As is clear from the graph above, the support of each temperature bin is very unequal. The color of the points represents the proportion of day/neighborhood that fall in that temperature bin i.e the support of the distribution in my data. The darker the color, the higher the proportion of days that fall in that temperature bin. The black points all have a support higher than 1% (up to 18% of observations for the 18-19 degrees bin). However, less than 1% of observations fall in all the degrees bin below [11,12) or above [22,23), as indicated by lighter colors, resulting in large confidence intervals. Very few day/neighborhood observations fall in the most extreme bins, and those observations sum 0 DV reports (so, also no CI).

There are two ways to go around this. First, I plot the same graph, by lumping the most extreme bins together, so that each bin contains at least 1pc of the observations.

data %>%
  filter(!is.na(tmean)) %>% 
  group_by(bins_temp_one) %>%
  summarise(mean_dv = mean(reports_dv),
            count = n(),
            sd = sd(reports_dv),
            se = sd / sqrt(count)) %>%
  #filter(mean_dv > 0) %>% #to compute the CI, I need at least 1 crime
  mutate(prop_in_pc = 100*count/sum(count)) %>% 
  mutate(lower_ci = mean_dv - qt(0.975, count-1) * se,  
         upper_ci = mean_dv + qt(0.975, count-1) * se) %>% 
  ggplot(aes(bins_temp_one, mean_dv, color = prop_in_pc)) +
  geom_point(stat = "identity", size = 3) +
  geom_linerange(aes(ymin = lower_ci, ymax = upper_ci)) +
  scale_x_discrete(guide = guide_axis(n.dodge = 1, angle = 45)) +
  scale_colour_viridis_c(option = "G", direction = -1,
                         limits = c(0, 5),
                         na.value = "black",
                         breaks = c(0, 1, 2, 3, 4, 5),
                         labels = c("0%", "1%", "2%", "3%", "4%", ">5%")) +
  labs(title = "Avg. count of DV reports per day per neighborhood, by temp. bin",
       x = element_blank(), y = "DV reports", color = "Support of temperature bin (% of obs)") +
  theme_minimal() +
  theme(legend.position = "bottom") +
  guides(colour = guide_colourbar(title.position = "top",
                                  barwidth = 13))

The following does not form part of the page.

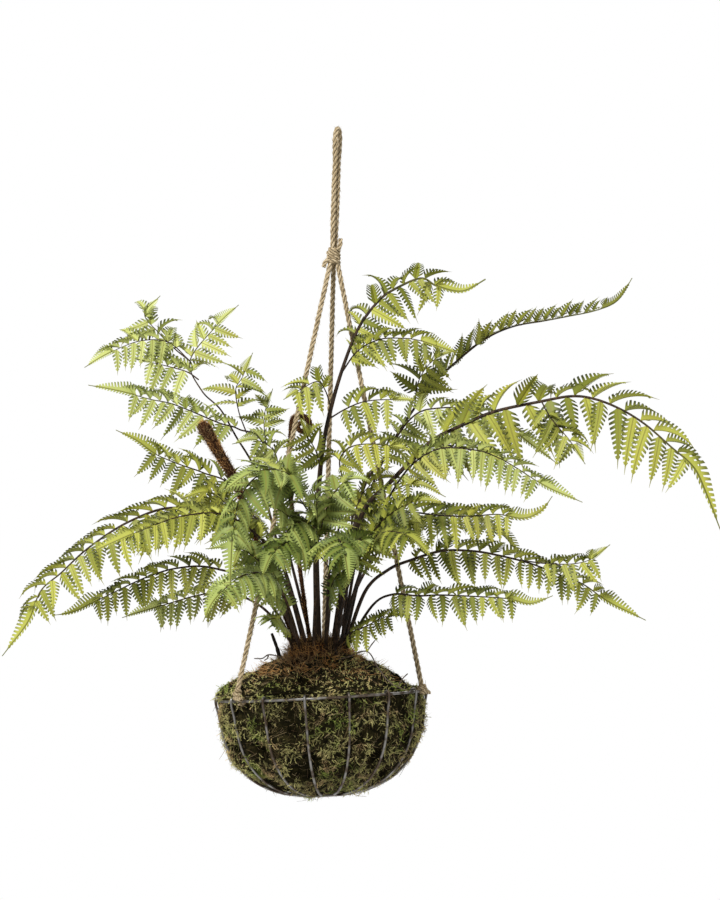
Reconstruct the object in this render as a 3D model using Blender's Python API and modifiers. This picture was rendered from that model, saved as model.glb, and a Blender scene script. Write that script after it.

Another way is to construct temperature bins that contain the same number of observations. Here, I construct 20 bins of equal size based on temperature. The dots represent the average temperature and the average number of DV reports per day per neighborhood for each bin. The dashed line shows the predicted relationship based on an OLS estimation for the underlying data.

data %>% 
  mutate(bins_temps_equal_size = cut_number(temp, 20)) %>% 
  # I can do the same with many more bins, for example 200:
  # mutate(bins_temps_equal_size = cut_number(temp, 20)) %>% 
  summarise(mean_dv = mean(reports_dv),
            mean_temp = mean(temp), .by = "bins_temps_equal_size") %>% 
  ggplot(aes(mean_temp, mean_dv)) +
  geom_point() +
  geom_smooth(method = "lm", se = F, linetype = "dashed", color = "red3", size = .5) +
  scale_x_continuous(breaks = seq(7, 24, 1)) +
  labs(title = "Temperatures and daily DV reports at neighborhood level",
       subtitle = "20 bins of equal n (based on temperature)",
       x = "Average temperature",
       y = "DV reports")

2 Adding the different fixed effects incrementally

Neighborhood fixed effects

There is substantial spatial variation in domestic violence crime across neighborhoods of Mexico City, which may result from many factors. To account for this spatial variation in DV crime, I include neighborhood fixed effects. These fixed effects ensure that the model is estimated on deviations from neighborhood averages rather than on cross-sectional differences in temperature. Intuitively, the implication of this modelling choice is that the estimates represent a weighted average of within-neighborhood comparisons, i.e., the difference in domestic violence in a particular neighborhood of Mexico City, on a warmer day versus a colder day, for example.

reg_no_fe <-
  feols(reports_dv ~ temp + prec,
        data_pre, cluster = "col_id")

reg_col_fe <-
  feols(reports_dv ~ temp + prec | col_id,
        data_pre, cluster = "col_id", 
        combine.quick = FALSE)

I first run the simplest OLS regression of reports for DV on temperature at the neighborhood-day level, controlling only for precipitation. The relationship is positive, and a one degree increase on one day is associated with ….. more DV cases per neighborhood on average.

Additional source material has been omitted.